Don’t judge a book by it’s cover – is an old saying everyone has heard time and time again. The first time I saw author Steve Vernon promote this book, I was immediately drawn to the cover. That – combined with an interesting synopsis- was the perfect combination to reel me in as a reader. So in this case, the cover with the menacing Scarecrow got me.
This is a story where the past makes its presence felt in the present. The accidental or not so accidental re-awakening of an old evil. In this case, an old, evil witch named Thessaly Cross, who was buried alive 300 years ago, after many failed attempts by the people in the town of Crossfall to kill her after having condemmed her. A Preacher at the time, sacrificed himself in order to bury her, but that incident so long ago would come back to haunt this town.

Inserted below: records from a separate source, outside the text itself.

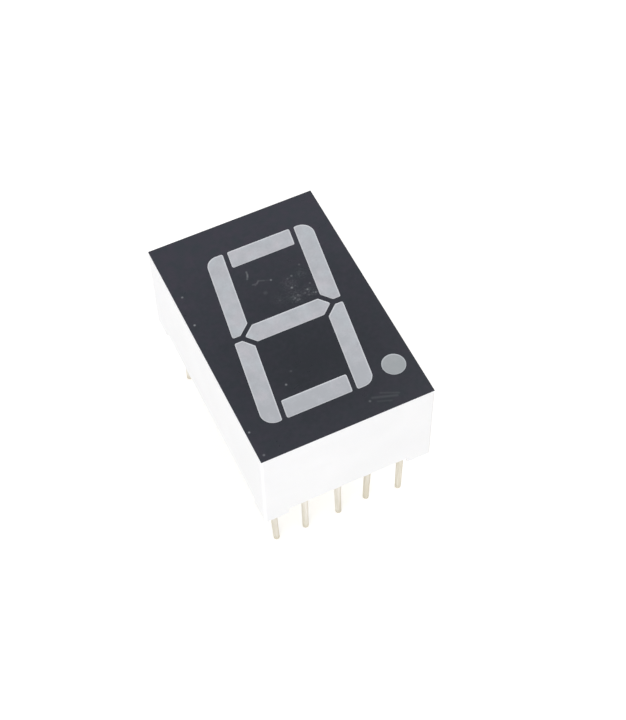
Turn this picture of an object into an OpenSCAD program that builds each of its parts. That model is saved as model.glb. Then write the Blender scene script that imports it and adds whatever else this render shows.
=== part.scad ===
// Single-digit seven segment display with a decimal point, for soldering through a board.
// Millimetres. The origin is the middle of the seating plane, where the feet of the body meet
// the board that carries it. +Z points out of the face, +Y to the top of the digit and +X to
// its right.

/* [Body] */
// Width of the body, across the digit
body_w = 12.7; // [12.4:0.1:16]
// Length of the body, along the digit
body_l = 19.1; // [18.8:0.1:24]
// Height of the body, from the seating plane to the face
body_h = 8; // [6.5:0.1:10]
// Radius of the upright corners
corner_r = 0.2; // [0.1:0.05:0.4]
// Bevel along the edges of the face and of the feet
edge_break = 0.05; // [0.03:0.01:0.12]
// Thickness of the walls above the board
wall_t = 1; // [0.8:0.05:1.25]
// Thickness of the skirt around the board and the potting
skirt_t = 0.5; // [0.4:0.05:0.6]
// Height of the four corner feet, which hold the rim off the board that carries the body
stand_h = 0.6; // [0.3:0.05:1]
// Length of each corner foot along both of its walls
stand_w = 1.8; // [1:0.1:3]
// Thickness of the face plate
face_t = 1; // [0.8:0.1:2]
// Thickness of the web around each light well
web_t = 0.6; // [0.4:0.05:0.8]
// Thickness of the ink on the face
ink_t = 0.05; // [0.02:0.01:0.1]

/* [Digit] */
// Height of the digit
digit_h = 14.2; // [11.8:0.1:14.6]
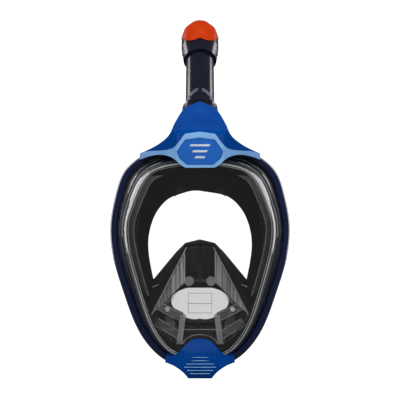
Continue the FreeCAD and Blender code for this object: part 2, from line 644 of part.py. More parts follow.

We are introduced to several characters in present-day Crossfall, including Maddy Harker – a woman that had it with being in an abusive marriage and ends up killing her hubby Vic with one of the most devastating weapons ever conceived…a frying pan. She buries the bastard in the same field where the witch Thesally Cross had been buried three centuries ago. Three days later, Vic returns from the field – looking like a Scarecrow from Hell, filled with an unbelievable rage, evil and a thirst for death and power. He becomes the self-proclaimed “Straw King” and TATTERDEMON. Vic goes on to commit some atrocious acts that lead to him quickly building an army of undead Scarecrows, ready to take over an entire town.
Vernon does a terrific job at intertwining all of the different characters into the story, with many interesting sub-plots along the way. The violence and gore is well-written and suits the story well and is not done for shock value alone. I’ve read much sicker material before, but Vernon’s great way with words made it all seem more real to me as the reader than some of the more overt extreme stuff out there. There is also a good amount of dry-humour trinkled throughout but never to the point where it takes away from the sheer terror going on in the story. I also appreciated some of the Canadian references Vernon put in there even though I am not from that particular part of Canada.
The final few chapters involve some of the better written action and dialogue between characters that I have read in some time. The climax moves at a blistering and entertaining pace with a satisfying ending.
This was the second Steve Vernon book I’ve read, although it is also the first full length story. I have been very entertained by his work so far and look forward to reading and reviewing some more of his stuff. I really hope someone out there reads this and wants to turn it into a horror flick – it certainly has the stuff I would consider necessary for an enjoyable horror flick.